Here, Ultimate’s petition and motions for summary judgment uniformly assert that it entered into a valid contract with Blackstock to provide Blackstock labor and services “in connection with the Tex Americas Center project located at 228 Texas Avenue, New Boston, Texas 75570” and that Ultimate worked on the project under the direction of A&G. That contract is the basis of the summary judgment granted in Ultimate’s favor. However, McChesney’s affidavit denies that Blackstock entered into such a contract, and Justice’s affidavit denies that A&G performed any work on the project described in Ultimate’s pleadings.4 Even though Brophy’s second affidavit makes a more general assertion of a construction project in New Boston, Texas, the pleadings were not amended to reflect the change in evidence. Therefore, viewing the evidence in the light most favorable to Blackstock, the nonmovant, we find that Blackstock has raised a genuine issue of material fact regarding the existence of the contract described in Ultimate’s petition and motions for summary judgment. Accordingly, we sustain this point of error. Because the ruling on this issue is dispositive, we need not address Blackstock’s remaining point of error.

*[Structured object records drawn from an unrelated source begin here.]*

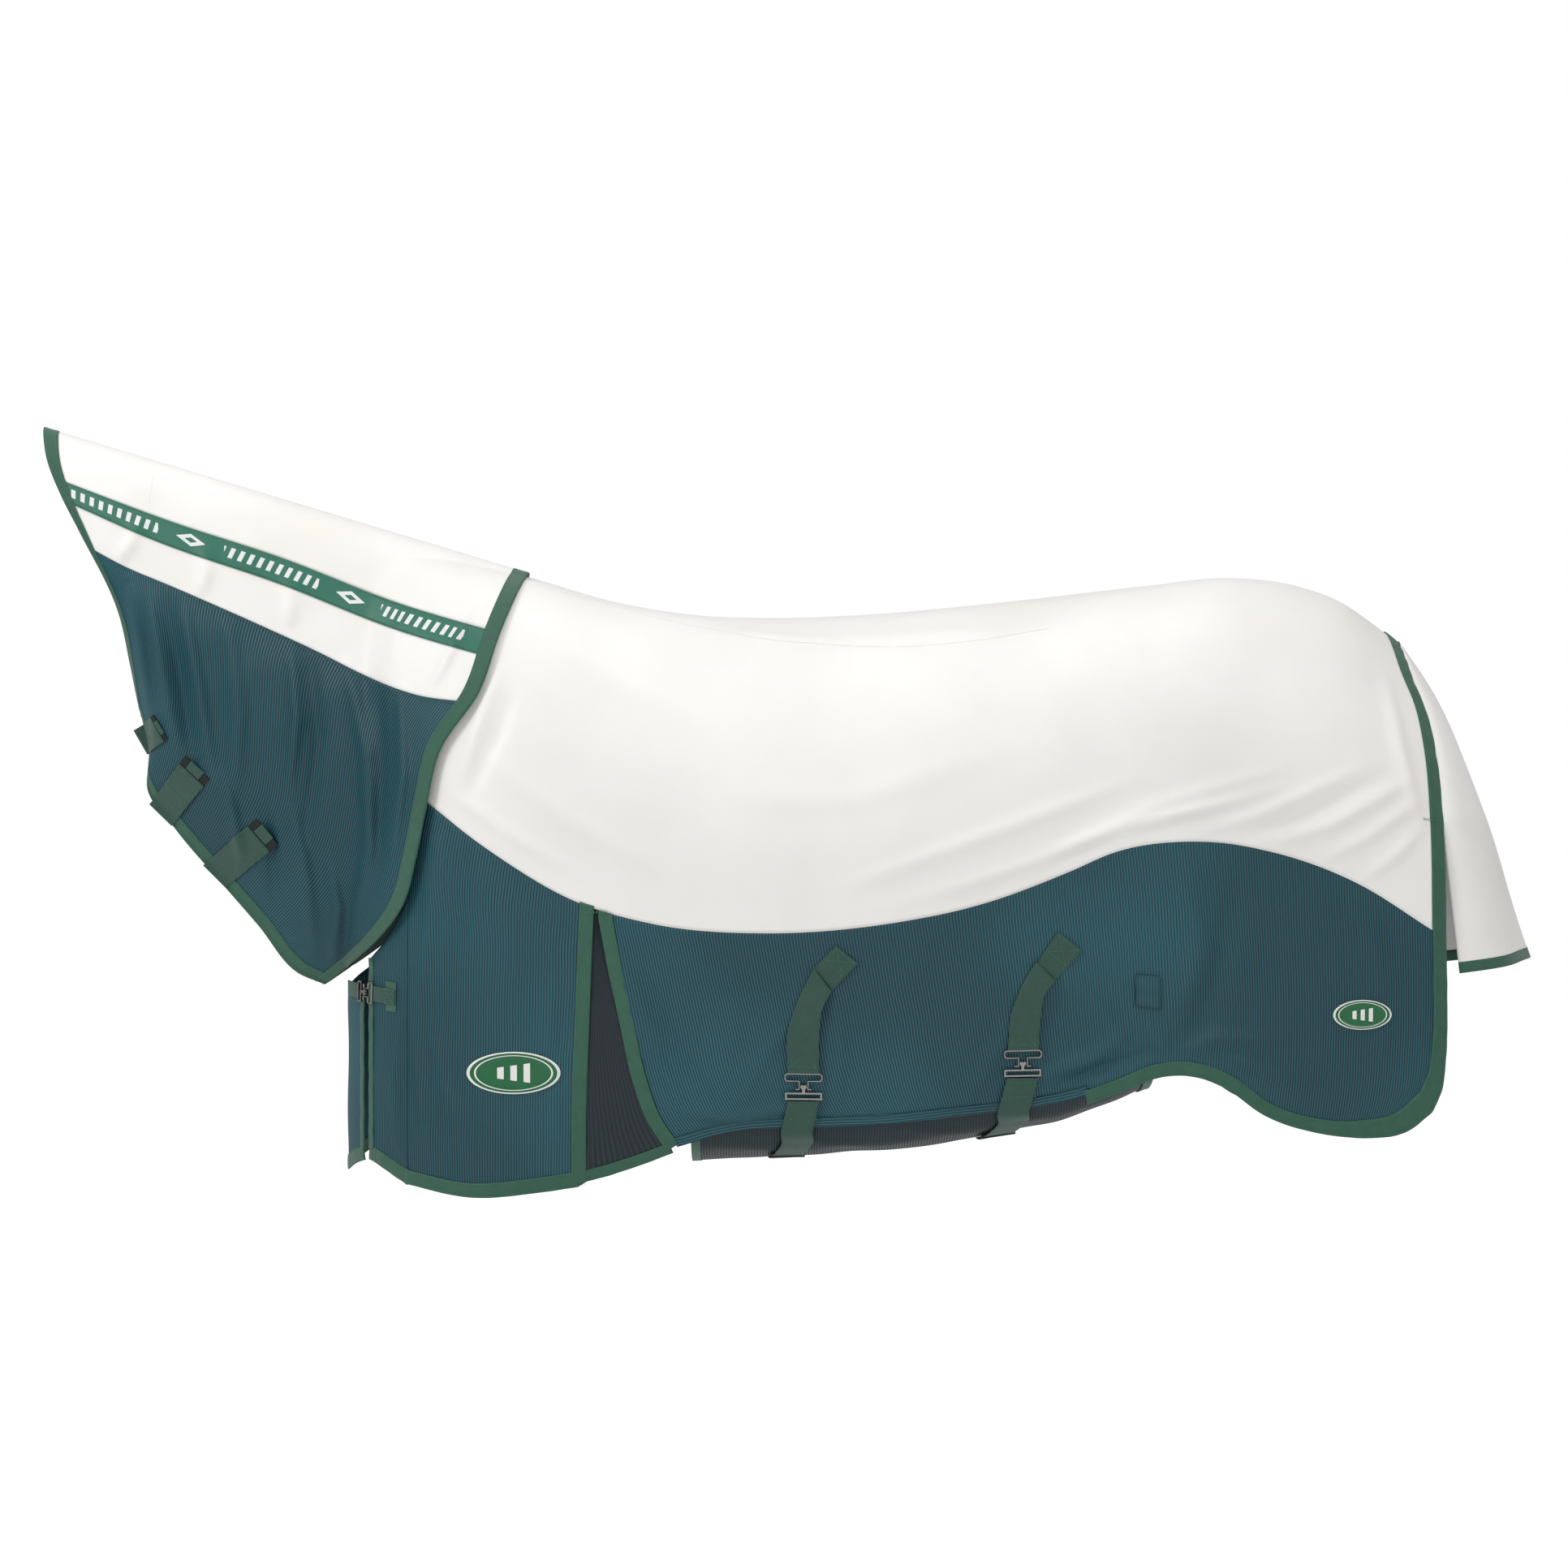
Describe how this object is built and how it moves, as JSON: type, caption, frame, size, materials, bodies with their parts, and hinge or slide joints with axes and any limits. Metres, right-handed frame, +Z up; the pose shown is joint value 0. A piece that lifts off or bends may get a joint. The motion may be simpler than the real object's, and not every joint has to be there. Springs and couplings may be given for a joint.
{
  "type": "fly sheet",
  "caption": "Horse fly sheet with neck cover, shoulder gussets, belly wrap and tail flap: white polyester over fine mesh, with clip straps at chest and belly.",
  "frame": {"origin": "lowest point of the back, on the spine seam", "axes": "+X towards the tail, +Y towards the right side of the horse, +Z up"},
  "size_m": [2.4588, 0.6112, 1.2552],
  "materials": {
    "white_polyester": "matt",
    "teal_mesh": "satin",
    "green_binding": "satin",
    "green_webbing": "matt",
    "dark_nickel": "polished",
    "badge": "satin",
    "black_plastic": "matt"
  },
  "bodies": {
    "body_sheet": {"belly_strap_anchor_front": "green_webbing", "belly_strap_anchor_rear": "green_webbing", "gusset_binding_left": "green_binding", "gusset_binding_right": "green_binding", "haunch_badge_left": "badge", "haunch_badge_right": "badge", "leg_strap_patch_left": "teal_mesh", "leg_strap_patch_right": "teal_mesh", "rear_binding_left": "green_binding", "rear_binding_right": "green_binding", "shoulder_badge_left": "badge", "shoulder_badge_right": "badge", "shoulder_binding_left": "green_binding", "shoulder_binding_right": "green_binding", "shoulder_gusset_left": "teal_mesh", "shoulder_gusset_right": "teal_mesh", "shoulder_panel_left": "teal_mesh", "shoulder_panel_right": "teal_mesh", "side_panel_left": "teal_mesh", "side_panel_right": "teal_mesh", "tail_insert": "white_polyester", "top_panel_left": "white_polyester", "top_panel_right": "white_polyester"},
    "neck_cover": {"neck_back_binding": "green_binding", "neck_band_left": "white_polyester", "neck_band_right": "white_polyester", "neck_crest_panel": "white_polyester", "neck_front_binding": "green_binding", "neck_mesh_left": "teal_mesh", "neck_mesh_right": "teal_mesh", "neck_stripe_left": "green_binding", "neck_stripe_right": "green_binding", "throat_binding_left": "green_binding", "throat_binding_right": "green_binding"},
    "tab_upper": {"throat_tab_upper": "green_webbing"},
    "tab_middle": {"throat_tab_middle": "green_webbing"},
    "tab_lower": {"throat_tab_lower": "green_webbing"},
    "tail_flap": {"tail_flap": "white_polyester", "tail_flap_binding": "green_binding"},
    "belly_wrap": {"belly_wrap": "teal_mesh"},
    "front_flap_left": {"front_flap_left": "teal_mesh", "front_flap_binding_left": "green_binding", "chest_strap_left": "green_webbing"},
    "front_flap_right": {"front_flap_right": "teal_mesh", "front_flap_binding_right": "green_binding", "chest_strap_right": "green_webbing"},
    "chest_hook": {"chest_hook": "dark_nickel"},
    "chest_catch": {"chest_catch": "dark_nickel"},
    "strap_upper_front": {"belly_strap_upper_front": "green_webbing"},
    "hook_front": {"belly_hook_front": "dark_nickel"},
    "strap_lower_front": {"belly_strap_lower_front": "green_webbing"},
    "catch_front": {"belly_catch_front": "dark_nickel"},
    "slider_front": {"belly_slider_front": "black_plastic"},
    "strap_upper_rear": {"belly_strap_upper_rear": "green_webbing"},
    "hook_rear": {"belly_hook_rear": "dark_nickel"},
    "strap_lower_rear": {"belly_strap_lower_rear": "green_webbing"},
    "catch_rear": {"belly_catch_rear": "dark_nickel"},
    "slider_rear": {"belly_slider_rear": "black_plastic"}
  },
  "joints": [
    {"name": "neck_raise", "type": "hinge", "parent": "body_sheet", "child": "neck_cover", "pos_m": [-0.42, 0, 0.06], "axis": [0, 1, 0], "range_deg": [0, 16]},
    {"name": "tab_upper_peel", "type": "hinge", "parent": "neck_cover", "child": "tab_upper", "pos_m": [-1.0565, -0.018, -0.206], "axis": [0.4981, 0, -0.8671], "range_deg": [0, 120]},
    {"name": "tab_middle_peel", "type": "hinge", "parent": "neck_cover", "child": "tab_middle", "pos_m": [-1.0235, -0.0115, -0.326], "axis": [0.717, 0, -0.697], "range_deg": [0, 120]},
    {"name": "tab_lower_peel", "type": "hinge", "parent": "neck_cover", "child": "tab_lower", "pos_m": [-0.9345, -0.0115, -0.4275], "axis": [0.7071, 0, -0.7071], "range_deg": [0, 120]},
    {"name": "tail_lift", "type": "hinge", "parent": "body_sheet", "child": "tail_flap", "pos_m": [1.174, 0, -0.333], "axis": [0, -1, 0], "range_deg": [0, 75]},
    {"name": "wrap_drop", "type": "hinge", "parent": "body_sheet", "child": "belly_wrap", "pos_m": [0.23, 0.2275, -0.8285], "axis": [0.9853, 0.047, 0.1641], "range_deg": [0, 60]},
    {"name": "strap_upper_front_swing", "type": "hinge", "parent": "body_sheet", "child": "strap_upper_front", "pos_m": [0.0456, -0.278, -0.6028], "axis": [-1, 0, 0], "range_deg": [0, 60]},
    {"name": "hook_front_turn", "type": "hinge", "parent": "strap_upper_front", "child": "hook_front", "pos_m": [0.0393, -0.2495, -0.7375], "axis": [-0.9991, 0.0403, 0.0101], "range_deg": [0, 40]},
    {"name": "strap_lower_front_fold", "type": "hinge", "parent": "belly_wrap", "child": "strap_lower_front", "pos_m": [0.0062, -0.1003, -0.882], "axis": [0.9986, -0.0164, 0.051], "range_deg": [0, 60]},
    {"name": "catch_front_turn", "type": "hinge", "parent": "strap_lower_front", "child": "catch_front", "pos_m": [0.0393, -0.2379, -0.7796], "axis": [0.9991, -0.0403, -0.0101], "range_deg": [0, 26]},
    {"name": "slider_front_slide", "type": "slide", "parent": "strap_lower_front", "child": "slider_front", "axis": [-0.1129, 0.9396, -0.323], "range_m": [-0.005, 0.008]},
    {"name": "strap_upper_rear_swing", "type": "hinge", "parent": "body_sheet", "child": "strap_upper_rear", "pos_m": [0.4084, -0.286, -0.575], "axis": [-1, 0, 0], "range_deg": [0, 60]},
    {"name": "hook_rear_turn", "type": "hinge", "parent": "strap_upper_rear", "child": "hook_rear", "pos_m": [0.3893, -0.2598, -0.6996], "axis": [-0.9982, -0.0581, -0.0162], "range_deg": [0, 40]},
    {"name": "strap_lower_rear_fold", "type": "hinge", "parent": "belly_wrap", "child": "strap_lower_rear", "pos_m": [0.3457, -0.1039, -0.8482], "axis": [0.983, 0.024, 0.1822], "range_deg": [0, 60]},
    {"name": "catch_rear_turn", "type": "hinge", "parent": "strap_lower_rear", "child": "catch_rear", "pos_m": [0.3893, -0.2478, -0.7416], "axis": [0.9982, 0.0581, 0.0162], "range_deg": [0, 26]},
    {"name": "slider_rear_slide", "type": "slide", "parent": "strap_lower_rear", "child": "slider_rear", "axis": [-0.144, 0.9423, -0.3023], "range_m": [-0.005, 0.008]},
    {"name": "flap_left_open", "type": "hinge", "parent": "body_sheet", "child": "front_flap_left", "pos_m": [-0.5985, -0.194, -0.65], "axis": [0, 0, 1], "range_deg": [0, 80]},
    {"name": "flap_right_open", "type": "hinge", "parent": "body_sheet", "child": "front_flap_right", "pos_m": [-0.5985, 0.194, -0.65], "axis": [0, 0, -1], "range_deg": [0, 80]},
    {"name": "chest_hook_turn", "type": "hinge", "parent": "front_flap_left", "child": "chest_hook", "pos_m": [-0.661, -0.1459, -0.6142], "axis": [0, 0, 1], "range_deg": [0, 40]},
    {"name": "chest_catch_turn", "type": "hinge", "parent": "front_flap_right", "child": "chest_catch", "pos_m": [-0.6855, -0.1116, -0.6115], "axis": [0, 0, -1], "range_deg": [0, 40]}
  ]
}
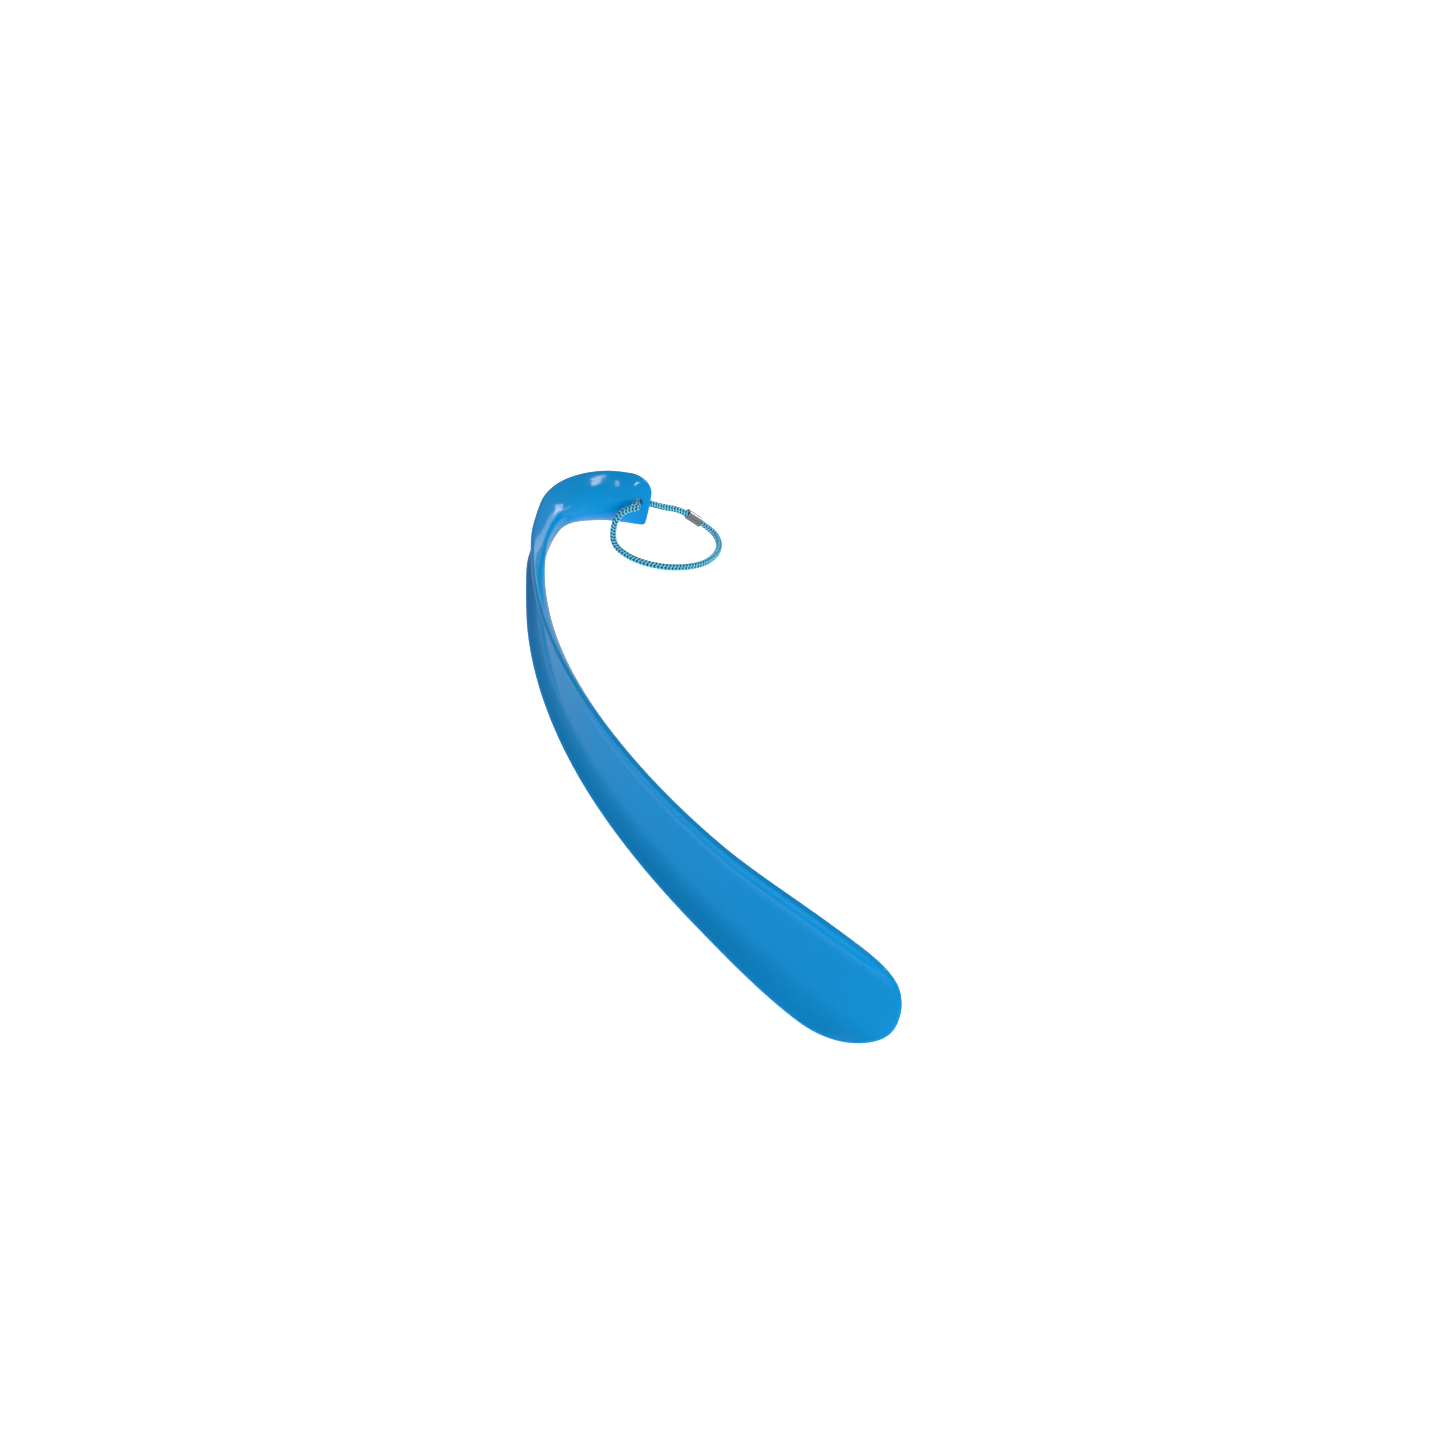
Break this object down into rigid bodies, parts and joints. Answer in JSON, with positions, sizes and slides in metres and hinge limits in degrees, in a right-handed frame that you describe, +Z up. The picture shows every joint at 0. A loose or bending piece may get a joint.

4Ultimate argues that during the hearing, Blackstock admitted that Ultimate furnished labor to Blackstock on the Red River Army Depot DDRT construction project in New Boston, Texas. However, the unsworn statements of counsel made during a summary judgment hearing are not evidence. See TEX. R. CIV. P. 166a(c) (no oral testimony shall be received at a summary judgment hearing); see also In re Brown, 277 S.W.3d 474, 478 n.3 (Tex. App.—Houston [14th Dist.] 2009, orig. proceeding) (arguments of counsel are not evidence); Daugherty v. Jacobs, 187 S.W.3d 607, 619 (Tex. App.—Houston [14th Dist.] 2006, no pet.) (unsworn statements by counsel are not evidence); Tanksley v. CitiCapital Commercial Corp., 145 S.W.3d 760, 764 (Tex. App.—Dallas 2004, pet. denied) (statements by counsel at summary judgment hearing are not evidence).
Outcome: We reverse the trial court’s judgment and remand this case for further proceedings.